Durban – The damage caused by a storm that has thus far claimed eight lives in KwaZulu-Natal could run into hundreds of millions of rands, government has said.
From severe flooding at hospitals and schools to the damage of roads, KwaZulu-Natal MEC for human settlements Ravi Pillay said that cost to repair the damage caused by Tuesday's storm would likely continue to escalate.
"It is difficult to predict cost. In King Edward alone we identified six areas that require immediate attention. Our estimate over there is around R25m. If you extrapolate that to other buildings, it is probably in the hundreds of millions."
Pillay said his department would also be looking to ascertain how damaged infrastructure could be improved.
A host of public services were severely affected following a violent storm that battered KwaZulu-Natal on Tuesday.
Several schools and a number of hospitals, particularly in the eThekwini metro area were badly affected, acting cooperative governance and traditional affairs MEC Wesizwe Thusi said on Wednesday.
She was speaking at the Prince Mshiyeni Hospital in Umlazi after a brief tour to survey damaged hospitals. She confirmed that the death toll following the floods had risen to eight. She said the figure could rise as many people were still missing.
Thusi, health MEC Sibongiseni Dhlomo and Pillay visited the King Edward Hospital earlier in the day.
The hospital suffered large-scale damage, particularly flooding and roof damage, during the storm that saw almost 100mm of rain fall within a few hours in Durban.
"The torrents of rain have also caused enormous damage to [other] healthcare institutions largely in the eThekwini district," Thusi said.
Thusi said that outside of the eThekwini metro the Nquthu municipality reported two deaths, including that of an 8-year-old who was struck by lightning. She said another person, a 46-year-old man, drowned while crossing a low-lying river.
She confirmed that the six casualties in the metro included one municipal employee who died on Russell Street when a public toilet collapsed. A police officer died on Rotterdam Road when a container fell on the vehicle he was in.
"In addition, many more people have sustained injuries, some of them serious, and all are being treated in various healthcare facilities."
Thusi confirmed that the roof of Addington Hospital's dental block was blown away during the storm, affecting the clinic and casualty wards.
She said that the casualty section and resuscitation rooms at RK Khan Hospital were flooded while sections of Wentworth Hospital's roof were also blown off. Saint Aidan's Hospital's administration block was flooded.
Meanwhile, the roof of Clairwood Hospital's X-ray department was blown off, damaging equipment and causing flooding.
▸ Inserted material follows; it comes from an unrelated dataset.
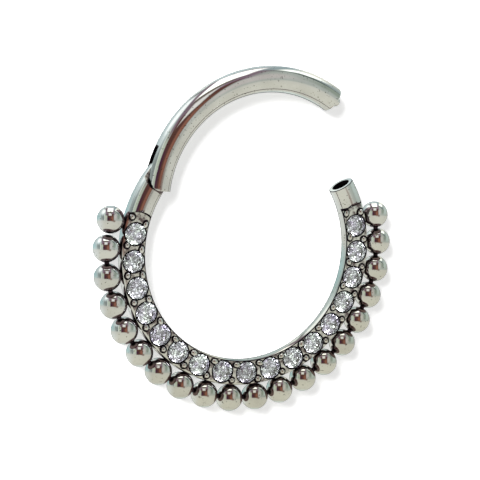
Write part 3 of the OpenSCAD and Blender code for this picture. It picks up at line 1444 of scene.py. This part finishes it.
@dataclass
class Studio:
    """Floor, soft light and the camera at the photo's angle.

    Attributes:
        lay: Where the eye's centre lies in the frame, in metres.
        camera_from: Camera's place from the eye's centre, in millimetres.
        camera_at: The point that it looks at, in millimetres.
        camera_roll: Its roll against an upright +Y, in degrees.
        focal_px: Focal length in pixels of the 480 pixel picture.
        picture_px: Width and height of the picture.
        floor_half: Half of the floor's width, in metres.
        key_at: Where the soft key light hangs, in metres.
        key_size: Its width and height, in metres.
        key_watts: Its power.
        fill_level: Brightness of the even light on the floor.
        wall: Colour of the room where no panel hangs.
        crevice_share: Share of the room's light left after each further mirroring between neighbours.
        crevice_lift: How much brighter than that share the first further mirroring is.
        crevice_cast: Cast of that light.
        steel_share: Share of the light that the polished steel gives back.
        rim_from: Ball radius from which the room behind the ring grows dark.
        rim_colour: Colour of the room straight behind the ring.
        sparkle_cells: How finely the light that the stones throw back is broken up.
        sparkle_level: Brightness of that light.
    """

    lay: Vector
    camera_from: Vector = field(default_factory=lambda: Vector((-36.87, 10.19, 77.0)))
    camera_at: Vector = field(default_factory=lambda: Vector((-0.313, 0.476, 0.0)))
    camera_roll: float = 1.59
    focal_px: float = 1890.6
    picture_px: float = 480.0
    floor_half: float = 1.5
    key_at: tuple[float, float, float] = (-0.38, 0.27, 0.345)
    key_size: tuple[float, float] = (0.26, 0.26)
    key_watts: float = 6.2
    fill_level: float = 0.16
    wall: str = "#a3a9a3"
    crevice_share: float = 0.20
    crevice_lift: float = 2.3
    crevice_cast: str = "#e4c6cf"
    steel_share: float = 0.63
    rim_from: float = 0.943
    rim_colour: str = "#4c4e51"
    sparkle_cells: float = 5.0
    sparkle_level: float = 3.5

    SPARKLE = (
        (0.0, "#6a6b6e"), (0.30, "#a2a4a5"), (0.55, "#c6cac8"), (0.85, "#dfe3e0"), (1.0, "#ffffff"),
    )
    PANELS = (
        # cool walls far behind, paler at the top
        RoomPanel((-0.90, 0.12), (0.22, 0.38), "#9abcbf", soft=0.6, shape=OVAL),
        RoomPanel((-0.62, 0.56), (0.30, 0.30), "#b9c6c7", turn=-38, soft=0.7, shape=OVAL),
        RoomPanel((0.0, 0.94), (0.8, 0.12), "#b9c8c9", soft=0.6),
        RoomPanel((0.75, 0.30), (0.14, 0.30), "#b0bcb7", soft=0.6, shape=OVAL),
        # the left window and its lower end, then the right one with its dark bars and cream head
        RoomPanel((-0.58, 0.42), (0.11, 0.12), "#cfdcdc", turn=-38, soft=0.6, shape=OVAL),
        RoomPanel((-0.47, 0.57), (0.12, 0.17), "#f0f5f4", level=1.15, turn=-38, soft=0.4, shape=OVAL),
        RoomPanel((0.60, 0.47), (0.11, 0.07), "#8f9b9c", turn=-55, soft=0.7, shape=OVAL),
        RoomPanel((0.46, 0.65), (0.14, 0.09), "#f6faf4", level=1.4, turn=-35, soft=0.4, shape=OVAL),
        RoomPanel((0.55, 0.43), (0.18, 0.030), "#4d5a55", turn=-50, soft=0.5),
        RoomPanel((0.36, 0.58), (0.10, 0.026), "#6a7570", turn=-18, soft=0.5),
        RoomPanel((0.50, 0.80), (0.16, 0.05), "#eeeee0", turn=-32, soft=0.6, shape=OVAL),
        # grey walls at both sides of the camera, with a bright and a dark upright at the left
        RoomPanel((-0.50, 0.12), (0.10, 0.18), "#7f8886", soft=0.6, shape=OVAL),
        RoomPanel((-0.385, 0.15), (0.022, 0.20), "#e9efe9", soft=0.6),
        RoomPanel((-0.62, 0.16), (0.018, 0.18), "#727c7c", soft=0.7),
        RoomPanel((0.60, 0.21), (0.09, 0.17), "#879186", soft=0.6, shape=OVAL),
        RoomPanel((-0.30, 0.17), (0.09, 0.20), "#b2bbab", soft=0.5, shape=OVAL),
        RoomPanel((0.37, 0.18), (0.09, 0.20), "#bab6b2", soft=0.5, shape=OVAL),
        # the mauve frame overhead, the bright window in it and the panes beside it
        RoomPanel((-0.02, 0.572), (0.31, 0.272), "#7c6975", turn=4, soft=0.16),
        RoomPanel((-0.38, 0.75), (0.10, 0.03), "#7b7c7e", soft=0.6),
        RoomPanel((0.26, 0.80), (0.07, 0.12), "#93a3a6", turn=-10, soft=0.5),
        RoomPanel((-0.03, 0.53), (0.17, 0.05), "#645f50", soft=0.5),
        RoomPanel((-0.01, 0.69), (0.20, 0.13), "#fbfbf6", level=1.5, soft=0.16),
        RoomPanel((-0.45, 0.834), (0.10, 0.05), "#dfe6e2", soft=0.5),
        RoomPanel((0.03, 0.71), (0.035, 0.02), "#c9c9c5", soft=0.9, shape=OVAL),
        # the pale table, a little lighter to the left and at its near edge
        RoomPanel((0.0, -1.09), (2.0, 1.0), "#bdbdb5", turn=-2, soft=0.05),
        RoomPanel((0.0, -0.50), (0.9, 0.34), "#c6c5b9", soft=0.7, shape=OVAL),
        RoomPanel((-0.85, -0.40), (0.28, 0.40), "#d2d6d3", soft=0.9, shape=OVAL),
        RoomPanel((0.0, -0.98), (0.9, 0.09), "#cbd5cf", soft=0.5),
        # the dark camera side, with the small pale ceiling over it
        RoomPanel((0.03, 0.14), (0.23, 0.25), "#553832", soft=0.14),
        RoomPanel((-0.12, 0.05), (0.07, 0.10), "#43283a", soft=0.6, shape=OVAL),
        RoomPanel((0.16, 0.05), (0.09, 0.17), "#85594a", soft=0.6, shape=OVAL),
        RoomPanel((0.29, -0.12), (0.08, 0.07), "#7d6a62", soft=0.7, shape=OVAL),
        RoomPanel((0.0, 0.365), (0.105, 0.085), "#dcdcd7", soft=0.35),
    )

    def build(self) -> None:
        """Makes the floor, the camera, the room and the key light."""
        self.floor()
        self.camera()
        self.room()
        self.key_light()
        bpy.context.scene.view_settings.view_transform = "Standard"

    def floor(self) -> None:
        """Lays the floor under the ring."""
        bm = bmesh.new()
        bmesh.ops.create_grid(bm, x_segments=1, y_segments=1, size=self.floor_half)
        mesh = bpy.data.meshes.new("floor")
        bm.to_mesh(mesh)
        bm.free()
        mesh.materials.append(PaleFloor().make())
        floor = bpy.data.objects.new("floor", mesh)
        floor.visible_glossy = False
        bpy.context.scene.collection.objects.link(floor)

    def camera_axes(self) -> tuple[Vector, Vector, Vector]:
        """Works out which way the picture lies.

        Returns:
            The picture's right and up, and the way back to the camera.
        """
        back = (self.camera_from - self.camera_at).normalized()
        upright = (Vector((0, 1, 0)) - back * back.y).normalized()
        up = Matrix.Rotation(math.radians(self.camera_roll), 3, back) @ upright
        return up.cross(back), up, back

    def camera(self) -> None:
        """Sets the camera where the photo was taken from."""
        data = bpy.data.cameras.new("camera")
        data.sensor_width = 36.0
        data.lens = self.focal_px / self.picture_px * data.sensor_width
        data.clip_start, data.clip_end = 0.002, 10.0
        made = bpy.data.objects.new("camera", data)
        basis = Matrix(self.camera_axes()).transposed().to_4x4()
        made.matrix_world = Matrix.Translation(self.lay + self.camera_from * MM) @ basis
        bpy.context.scene.collection.objects.link(made)
        bpy.context.scene.camera = made

    def key_light(self) -> None:
        """Hangs the soft key light, facing the ring and left out of the mirrors."""
        data = bpy.data.lights.new("left_key", "AREA")
        data.shape = "RECTANGLE"
        data.size, data.size_y = self.key_size
        data.energy = self.key_watts
        made = bpy.data.objects.new("left_key", data)
        made.location = self.key_at
        made.rotation_mode = "QUATERNION"
        made.rotation_quaternion = Vector(self.key_at).to_track_quat("Z", "Y")
        made.visible_camera = False
        made.visible_glossy = False
        bpy.context.scene.collection.objects.link(made)

    def room(self) -> None:
        """Paints the room that the steel mirrors, and the even light that falls on the floor."""
        world = bpy.data.worlds.new("room")
        world.use_nodes = True
        tree = world.node_tree
        tree.nodes.clear()
        way = add_node(tree, "TexCoord").outputs["Generated"]
        rays = add_node(tree, "LightPath")
        # a ray that has gone into a stone at least once looks up the sparkle
        in_stone = calculate(tree, "GREATER_THAN", rays.outputs["Transmission Depth"], 0.5)
        seen = add_node(
            tree, "MixShader",
            inputs={0: in_stone, 1: self.mirrored(tree, way, rays), 2: self.sparkle(tree, way)},
        )
        # the camera and the matt floor see even white light instead, the floor less of it
        camera_ray = rays.outputs["Is Camera Ray"]
        level = add_node(
            tree, "MapRange", inputs={"Value": camera_ray, "To Min": self.fill_level, "To Max": 1.0},
        )
        white = {"Color": linear("#ffffff"), "Strength": level.outputs[0]}
        even = add_node(tree, "Background", inputs=white)
        plain = calculate(tree, "MAXIMUM", rays.outputs["Is Diffuse Ray"], camera_ray)
        mix = add_node(tree, "MixShader", inputs={0: plain, 1: seen.outputs[0], 2: even.outputs[0]})
        add_node(tree, "OutputWorld", inputs={"Surface": mix.outputs[0]})
        bpy.context.scene.world = world

    def mirrored(self, tree: NodeTree, way: NodeSocket, rays: Node) -> NodeSocket:
        """What the steel mirrors: the panels, darker and purple from the second mirroring on.

        Args:
            tree: The world's node tree.
            way: The direction that is looked up.
            rays: The Light Path node.

        Returns:
            The light that comes from there.
        """
        right, up, back = self.camera_axes()
        # a ball faces half way between the camera and what it mirrors
        facing = add_node(tree, "VectorMath", {"operation": "ADD"}, {0: way, 1: back}).outputs[0]
        facing = add_node(tree, "VectorMath", {"operation": "NORMALIZE"}, {0: facing}).outputs[0]
        across, rise = (measure(tree, "DOT_PRODUCT", facing, axis) for axis in (right, up))
        on_ball = add_node(tree, "CombineXYZ", inputs={"X": across, "Y": rise}).outputs[0]
        colour = linear(self.wall)
        for panel in self.PANELS:
            colour = self.paint(tree, on_ball, colour, panel)
        behind = smooth_rise(tree, measure(tree, "LENGTH", on_ball), self.rim_from, 1.0)
        colour = blend(tree, colour, linear(self.rim_colour), behind, "MIX")
        # how many times the light was mirrored between neighbours before the last time
        further = calculate(tree, "SUBTRACT", rays.outputs["Glossy Depth"], 1.0)
        further = calculate(tree, "MAXIMUM", further, 0.0)
        kept = calculate(tree, "POWER", self.crevice_share, further)
        kept = calculate(tree, "MINIMUM", calculate(tree, "MULTIPLY", kept, self.crevice_lift), 1.0)
        again = calculate(tree, "MINIMUM", further, 1.0)
        colour = blend(tree, colour, linear(self.crevice_cast), again)
        strength = calculate(tree, "MULTIPLY", kept, 1 / self.steel_share)
        return add_node(tree, "Background", inputs={"Color": colour, "Strength": strength}).outputs[0]

    def sparkle(self, tree: NodeTree, way: NodeSocket) -> NodeSocket:
        """The broken light that the stones throw back.

        Args:
            tree: The world's node tree.
            way: The direction that is looked up.

        Returns:
            The light that comes from there.
        """
        cells = add_node(tree, "TexVoronoi", inputs={"Vector": way, "Scale": self.sparkle_cells})
        colour = ramp(tree, cells.outputs["Color"], self.SPARKLE)
        light = add_node(tree, "Background", inputs={"Color": colour, "Strength": self.sparkle_level})
        return light.outputs[0]

    def paint(self, tree: NodeTree, on_ball: NodeSocket, under: Source, panel: RoomPanel) -> NodeSocket:
        """Lays one panel over the room's colour.

        Args:
            tree: The world's node tree.
            on_ball: Where a ball mirrors this direction, in ball radii.
            under: The colour so far.
            panel: The panel.

        Returns:
            The new colour.
        """
        local = add_node(
            tree, "Mapping", {"vector_type": "TEXTURE"},
            {
                "Vector": on_ball,
                "Location": (*panel.at, 0),
                "Rotation": (0, 0, math.radians(panel.turn)),
                "Scale": (*panel.half, 1),
            },
        ).outputs[0]
        if panel.shape is OVAL:
            reach = measure(tree, "LENGTH", local)
        else:
            size = add_node(tree, "VectorMath", {"operation": "ABSOLUTE"}, {0: local}).outputs[0]
            sides = add_node(tree, "SeparateXYZ", inputs={0: size}).outputs
            reach = calculate(tree, "MAXIMUM", sides["X"], sides["Y"])
        inside = smooth_rise(tree, reach, 1 + panel.soft, 1 - panel.soft)
        red, green, blue, _ = linear(panel.colour)
        lit = (red * panel.level, green * panel.level, blue * panel.level, 1.0)
        return blend(tree, under, lit, inside, "MIX")


def dress_stones(frame: dict) -> None:
    """Gives every stone of the frame the cut zirconia finish.

    Args:
        frame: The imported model.
    """
    zirconia = Zirconia().make()
    for name, stone in frame["nodes"].items():
        if name.startswith("stone_"):
            stone.data.materials.clear()
            stone.data.materials.append(zirconia)


def main() -> None:
    """Builds the ring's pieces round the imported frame, then the studio."""
    logging.basicConfig(level=logging.INFO, format="%(name)s: %(message)s", force=True)
    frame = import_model()
    sizes = RingSizes()
    low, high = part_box("hinge_pin")
    lay = (low + high) / 2 - sizes.pin_at * MM
    steel = [finish.make() for finish in (POLISHED_STEEL, MILLED_STEEL, HOLLOW_SHADE_STEEL, SOLDER)]
    for body, node, maker in (
        ("band", "beaded_band", BeadedBand(sizes, lay, steel)),
        ("arc", "closing_arc", ClosingArc(sizes, lay, steel)),
        ("arc", "hinge_pin", HingePin(sizes, lay, steel)),
    ):
        piece = maker.build()
        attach(piece, body)
        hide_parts(node)
        triangles = sum(len(face.vertices) - 2 for face in piece.data.polygons)
        LOG.info("%s: %d triangles", piece.name, triangles)
    dress_stones(frame)
    Studio(lay).build()


if __name__ == "__main__":
    main()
According to Thusi, displaced communities were temporarily accommodated in community halls where they were receiving emergency relief assistance.
"As many as 500 power outages were reported in eThekwini yesterday, many of them affecting large areas. Municipal technical staff have been working round the clock to restore power supply to the affected areas through alternative networks."
She said that disaster management teams had been working through the night to clear blocked roads and remove uprooted trees and debris.
According to Thusi, most schools' day-to-day running was disrupted as most pupils were sent home early.
She said that 42 schools were "gravely affected" including 12 schools in Ugu, 24 in Umlazi, four in King Cetshwayo district and one in Pinetown.
"Nine of these are high schools and the department of education has raised concerns about the upcoming matric examinations in these schools. Plans are underway to ensure that pupils from all affected schools will be able to sit their exams as per the set schedule."